Saturday, October 11, 2008

The Bush-Rice tragedy: Two foreign policy wins, but no one to applaud

The W Bush administration and Condi Rice have had two huge foreign policy wins in the last couple of weeks: the awesome Indo-US nuclear deal (which was all quality hard work), and now the deal with N. Korea. Unfortunately, Sarah Palin and the roller-coaster stock market are hogging all the attention.


Sequoia's message to startups: Wrong and dangerous

This Sequoia slideset has been doing the rounds for the last few days. Most of the stuff it says is obvious, but some of the stuff does not make sense to me and seems dangerous and wrong:
  1. All the macroeconomic stuff it talks about -- overextended US households, for example -- is something that has been developing for a while; something that each and every business should have taken into account for a long time; what's new there?

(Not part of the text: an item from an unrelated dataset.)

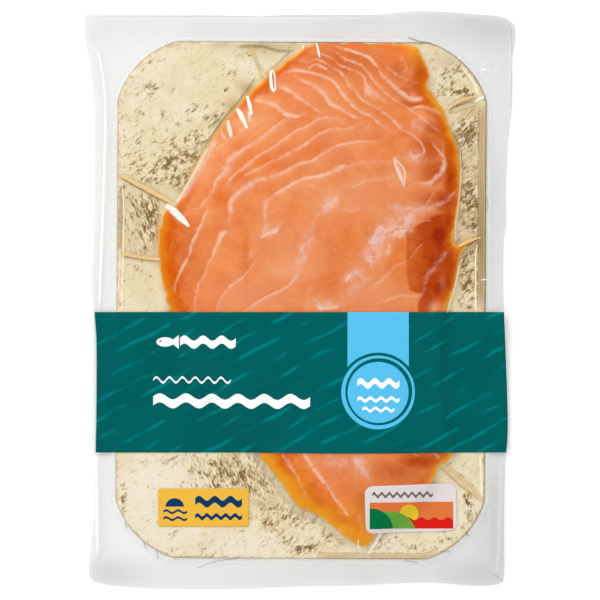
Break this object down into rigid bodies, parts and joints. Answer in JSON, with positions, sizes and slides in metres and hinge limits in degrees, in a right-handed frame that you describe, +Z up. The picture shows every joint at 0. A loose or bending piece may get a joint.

  2. The prescription seems a mix of the obvious and the dangerous:
    • PERFORM SITUATION ANALYSIS: Well... duh!
    • ADAPT QUICKLY: Again... d-u-h
    • USE A ZERO-BASED BUDGETING APPROACH: Duh... again!!! You're a startup, hello?
    • MAKE CUTS: That does not make sense... if the company wasn't running as lean as possible, what are the chances it's going to cut in the right places now?
    • REVIEW SALARIES: Same as above
    • EMPLOY A HEAVILY COMMISSIONED SALES STRUCTURE: Stupidest thing I've ever heard -- read how commissions screw things up in Joel Spolsky's column
    • BOLSTER BALANCE SHEETS: Who wouldn't want to?
    • BECOME CASH FLOW POSITIVE AS SOON AS POSSIBLE: Who wouldn't want to?
    • SPEND EVERY DOLLAR AS IF IT WERE YOUR LAST: Who wouldn't want to?

  3. What's missing is useful tips, like "sell to the Federal government". In this nuclear winter for business, governments will be forced to spend more and this time, they'll spend on tech and services too, not just roads and bridges. Start selling to the governments, people.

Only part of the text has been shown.